Noah Anyadike

Personal information
- Full name: Noah Dafydd Anyadike
- Date of birth: 19 May 2011 (age 15)
- Position: Defender

Team information
- Current team: Cardiff City
- Number: 40

Youth career
- 2025–: Cardiff City

Senior career*
- Years: Team / Apps / (Gls)
- 2026–: Cardiff City / 0 / (0)

International career
- 2025–2026: Wales U15 / 7 / (0)
- 2025–: Wales U16 / 2 / (0)

= Noah Anyadike =

Welsh footballer (born 2011)

Noah Dafydd Anyadike (born 19 May 2011) is a Welsh footballer who plays as a defender for club Cardiff City and the Wales national under-16 football team.

==Club career==
Anyadike was called up to train with the Cardiff City senior team when he was 14.

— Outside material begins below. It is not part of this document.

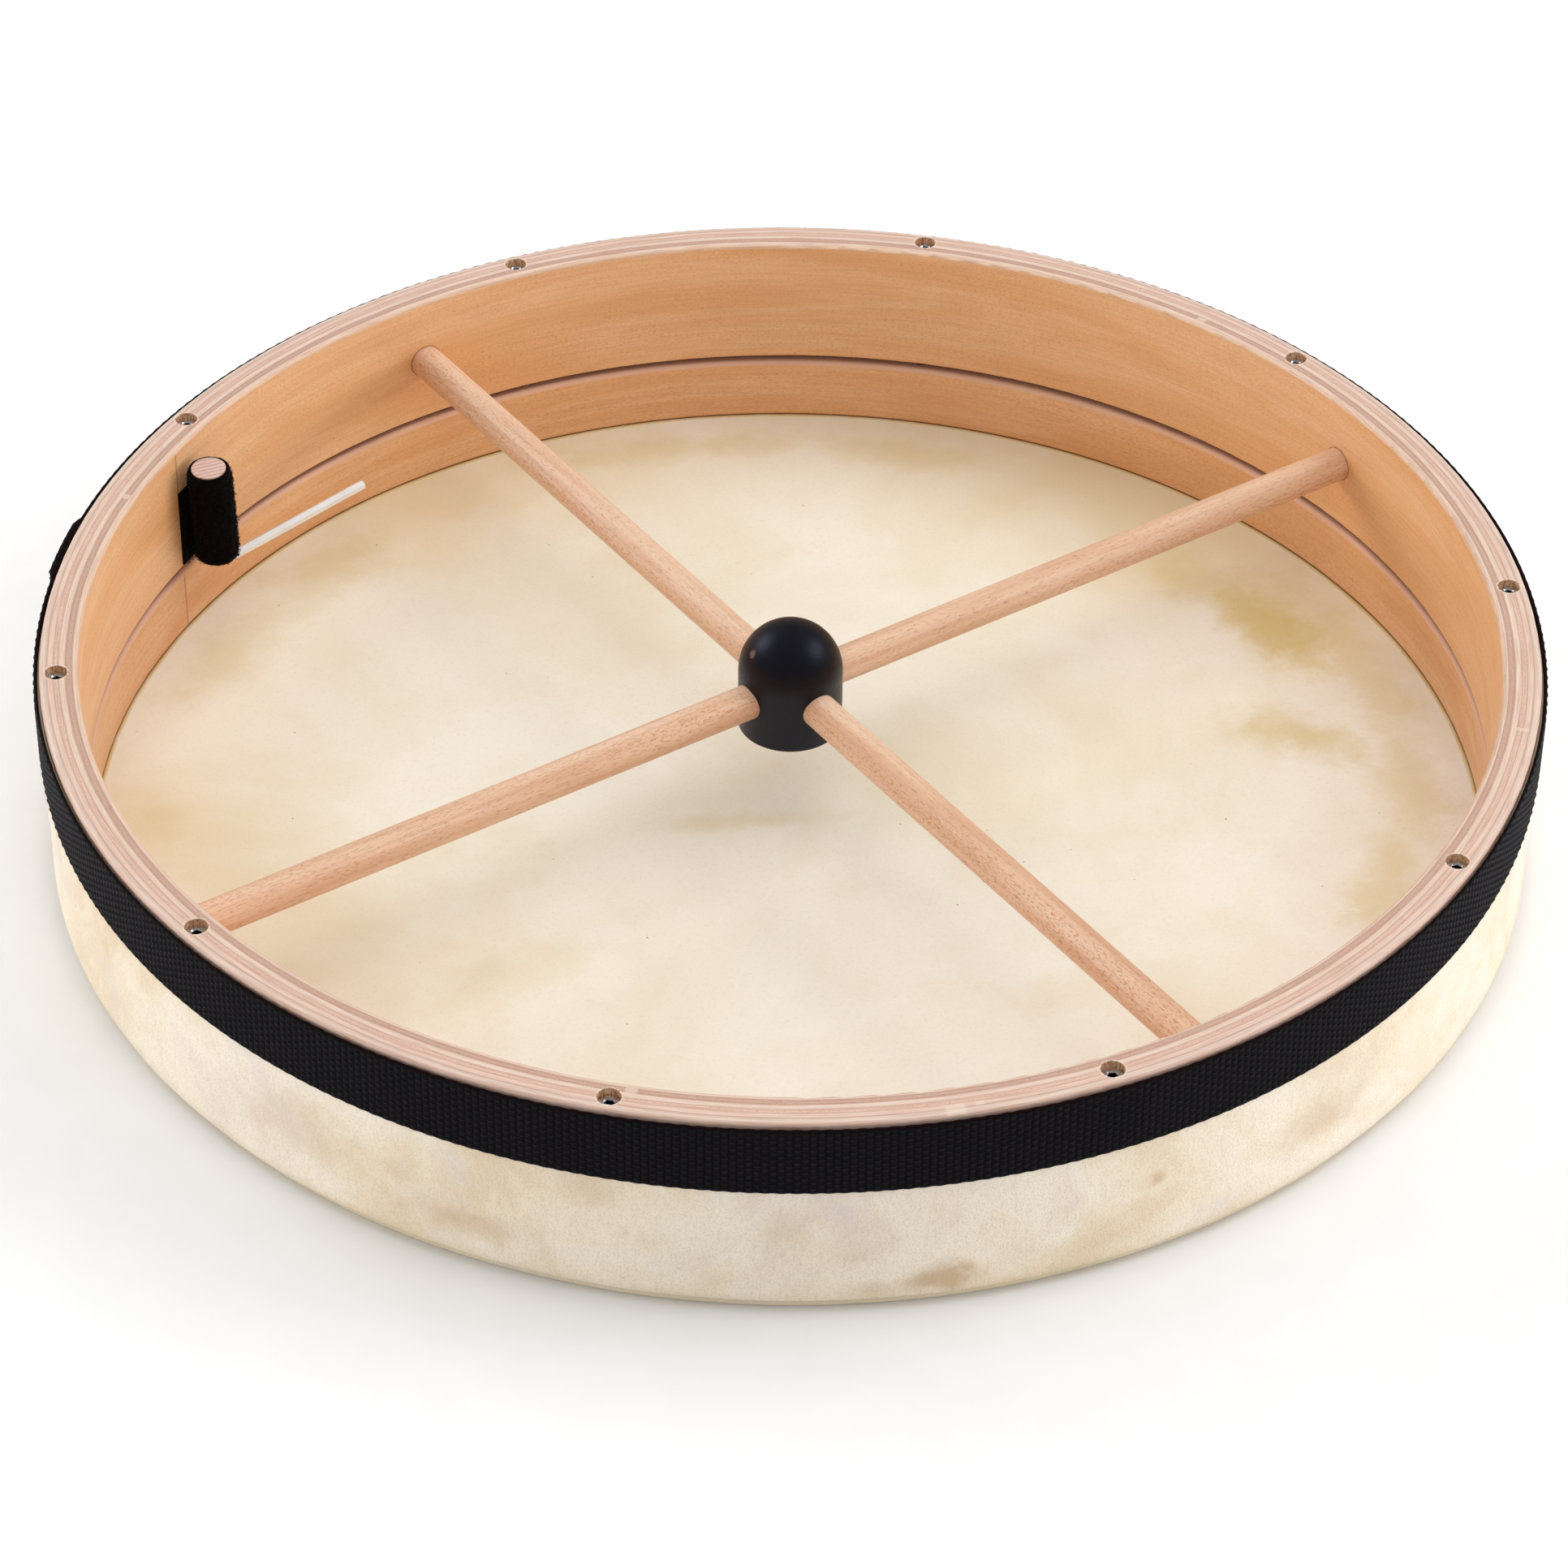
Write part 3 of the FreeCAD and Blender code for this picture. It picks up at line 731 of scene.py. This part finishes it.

Due to an injury crisis in the team, on 25 August 2026 Anyadike was called up to make his senior professional debut, playing as central defender in the second round of the EFL Cup against Norwich City. At 15 years 98 days old, he became the youngest ever player in the history of the EFL Cup and the youngest ever player for Cardiff City. Unfortunately he was substituted in the second half of the match, suffering from cramp. Cardiff manager, Brian Barry-Murphy, said afterwards "We've been lucky because he's still in school, so he spent so much time with us in the school holidays. He's making exceptional strides. We were very clear he was the best option for this game based on how well he's done."

== International career ==
Anyadike was called up to be part of the Wales Under-16 squad to play in the Cwpan Gary Speed tournament in north Wales between 26-31 August 2025. He started in all three matches, though was substituted in the first match against Japan, in the 85th minute.

In September 2026 Anyadike was called up to be part of the Wales under-21 squad.

==Personal life==
Anyadike is from Pen-y-groes, Carmarthenshire. An exceptionally fast sprinter, he became Carmarthen Schools' 200-metre champion.